Salvini's comments come on the day that a European Union summit reached a deal on migration after Italy had threatened to scupper it if its demands for help were not met.

"Foreign NGOs, with foreign crews, flying a foreign flag and financed by foreign institutions will no longer step foot in Italy," said Italy's far-right interior minister in the interview with RAI. 

A populist government was sworn in this year in Italy, largely in reaction to increased migration flows from North, West and the Horn of Africa in the last five years to the Mediterranean country. Curbing migration is one of the key objectives of the Five Star Movement-La Lega populist coalition government. 

"Finally Europe has been forced to accept the argument of Italy's proposal," Salvini commented, noting that past Italian governments had been ignored by Brussels. "Our numerous demands have been accepted. Italy is coming out of its isolation and playing a new role."

The news comes as 100 people were declared missing by the Libyan coastguard after a boat carrying migrants in the Mediterranean capsized, reports Repubblica. Aid organization Medecins Sans Frontieres accused EU authorities of negligence vis-a-vis human life.

“EU member states are abdicating their responsibilities to save lives and deliberately condemning vulnerable people to be trapped in Libya, or die at sea,” said Karline Kleijer, MSF head of emergencies, in a statement on June 29th. “They do this fully aware of the extreme violence and abuses that refugees and migrants suffer in Libya.”

Last week was the deadliest so far this year on the Mediterranean, according to MSF. The organization stated that at least 220 people drowned. "These were avoidable tragedies," adds the statement. 

Most EU leaders nevertheless hailed the new deal, the details of which remain unclear, as a breakthrough. "We will protect better, cooperate more and we reaffirm our principles," said French President Macron on Friday morning.

Face à la crise migratoire : l'Europe à la hauteur de son histoire. #EUCO

Macron tweeted: "In the face of the migration crisis: Europe lives up to its history."

Austria's populist chancellor, Sebastian Kurz, hailed the agreement. "For the first time we have an accord on refugee centres outside the EU... it's a big step.

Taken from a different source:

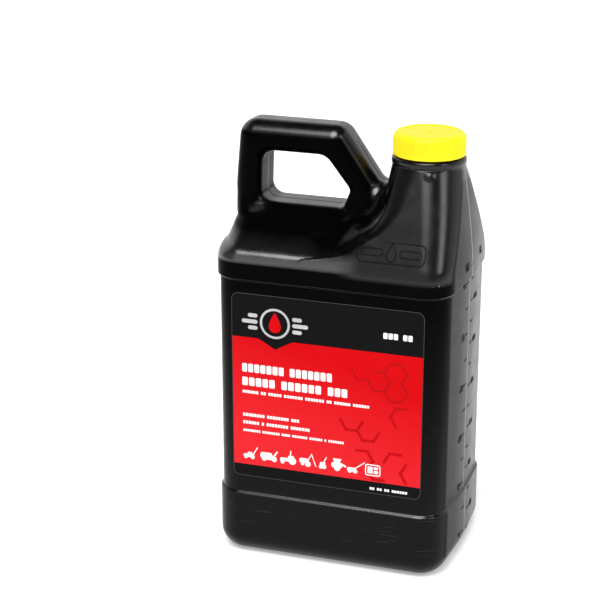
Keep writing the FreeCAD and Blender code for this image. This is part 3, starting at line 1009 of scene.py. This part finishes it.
FINISHES = {
    "screw_cap": YELLOW,
    "cap_liner": FOAM,
    "foil_seal": FOIL,
    "front_label": FILM_BLACK,
    "back_label": FILM_BLACK,
    "oil_fill": OIL,
}
for node, finish in FINISHES.items():
    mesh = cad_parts[node].data
    mesh.materials.clear()
    mesh.materials.append(finish)


# ---------------------------------------------------------------- stage, light and camera

FLOOR_SIZE = 8.0
KEY_FROM = (0.0, -0.454, 0.891)
KEY_STRENGTH = 3.0
KEY_ANGLE = math.radians(36)
SOFTBOX_TARGET = (0.0, 0.0, 0.11)

# How bright the room is in each direction, as (place, brightness) stops. A place is how far the
# direction points along an axis, from -1 to 1.
ROOM_BY_Z = [(-1.0, 1.0), (0.35, 1.0), (0.60, 0.75), (0.76, 0.04), (1.0, 0.02)]
ROOM_BY_X = [(-1.0, 0.25), (-0.6, 0.3), (-0.3, 1.0), (0.3, 1.0), (0.5, 0.35), (1.0, 0.35)]
ROOM_BY_Y = [(-0.1, 0.0), (0.2, 1.0)]
HORIZON_BY_Z = [(0.05, 1.0), (0.12, 0.0)]

LENS = 104.6
SENSOR = 36.0
SHIFT_X, SHIFT_Y = -0.0873, 0.0751
AIM = (0.0, 0.0, 0.10476)
DISTANCE = 0.8877
AZIMUTH = math.radians(17.58)
ELEVATION = math.radians(20.1)
ROLL = math.radians(0.59)


def orbit(target, azimuth, elevation, distance):
    """A place seen from target; azimuth is measured from -Y towards +X."""
    return (target[0] + distance * math.sin(azimuth) * math.cos(elevation),
            target[1] - distance * math.cos(azimuth) * math.cos(elevation),
            target[2] + distance * math.sin(elevation))


def face_towards(piece, target):
    """Turns a light or a camera to look at target."""
    way = np.array(target) - np.array(piece.location)
    piece.rotation_euler = Vector(way).to_track_quat("-Z", "Y").to_euler()


def softbox(name, azimuth, elevation, distance, size, power):
    """A rectangular light that faces the jug."""
    light = bpy.data.lights.new(name, "AREA")
    light.shape = "RECTANGLE"
    light.size, light.size_y = size
    light.energy = power
    lamp = bpy.data.objects.new(name, light)
    lamp.location = orbit(SOFTBOX_TARGET, math.radians(azimuth), math.radians(elevation), distance)
    face_towards(lamp, SOFTBOX_TARGET)
    bpy.context.scene.collection.objects.link(lamp)


bpy.ops.mesh.primitive_plane_add(size=FLOOR_SIZE)
floor = bpy.context.object
floor.name = "floor"
floor.data.materials.append(FLOOR)

sun = bpy.data.lights.new("key", "SUN")
sun.energy = KEY_STRENGTH
sun.angle = KEY_ANGLE
key = bpy.data.objects.new("key", sun)
key.location = KEY_FROM
face_towards(key, (0.0, 0.0, 0.0))
bpy.context.scene.collection.objects.link(key)

softbox("right_front", azimuth=69, elevation=37, distance=1.3, size=(0.3, 0.6), power=3.2)
bpy.context.scene.view_settings.view_transform = "Standard"

world = bpy.data.worlds.new("studio")
world.use_nodes = True
bpy.context.scene.world = world
room = world.node_tree
room_x, room_y, room_z = axes(room, "Generated")
around = calc(room, "MAXIMUM", profile(room, room_x, ROOM_BY_X), profile(room, room_y, ROOM_BY_Y))
around = calc(room, "MAXIMUM", profile(room, room_z, HORIZON_BY_Z), around)
glow = calc(room, "MULTIPLY", profile(room, room_z, ROOM_BY_Z), around)
room.links.new(glow, room.nodes["Background"].inputs["Color"])
room.nodes["Background"].inputs["Strength"].default_value = 1.0

camera_data = bpy.data.cameras.new("camera")
camera_data.sensor_width = SENSOR
camera_data.lens = LENS
camera_data.shift_x = SHIFT_X
camera_data.shift_y = SHIFT_Y
camera_data.clip_start = 0.01
camera = bpy.data.objects.new("camera", camera_data)
bpy.context.scene.collection.objects.link(camera)
bpy.context.scene.camera = camera
camera.location = orbit(AIM, AZIMUTH, ELEVATION, DISTANCE)
face_towards(camera, AIM)
camera.rotation_euler.rotate_axis("Z", ROLL)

If we can only ensure that people do not come to Europe we could end trafficking and massively reduce the number of refugees coming into Europe. What is important is that this is implemented soon," said Chancellor Kurz, reports AFP. 

The central European Visegrad states of Poland, Hungary, Slovakia and the Czech Republic known as the V4 crowed victory. "Quotas were an issue for four years, and now everyone has dropped the topic. It was a big fight, the V4 was united and we achieved our goal. It's a big success," Czech PM Andrej Babis said. 

In another development, Germany said Friday it had sealed deals with Greece and Spain to take back migrants registered in those countries, in a step toward defusing a row in Chancellor Angela Merkel's fragile ruling coalition.

"Greece and Spain are prepared to accept asylum seekers who are in future identified by German authorities at the German-Austrian border and who have a Eurodac registration in those countries," the German government said, referring to the EU asylum fingerprint database.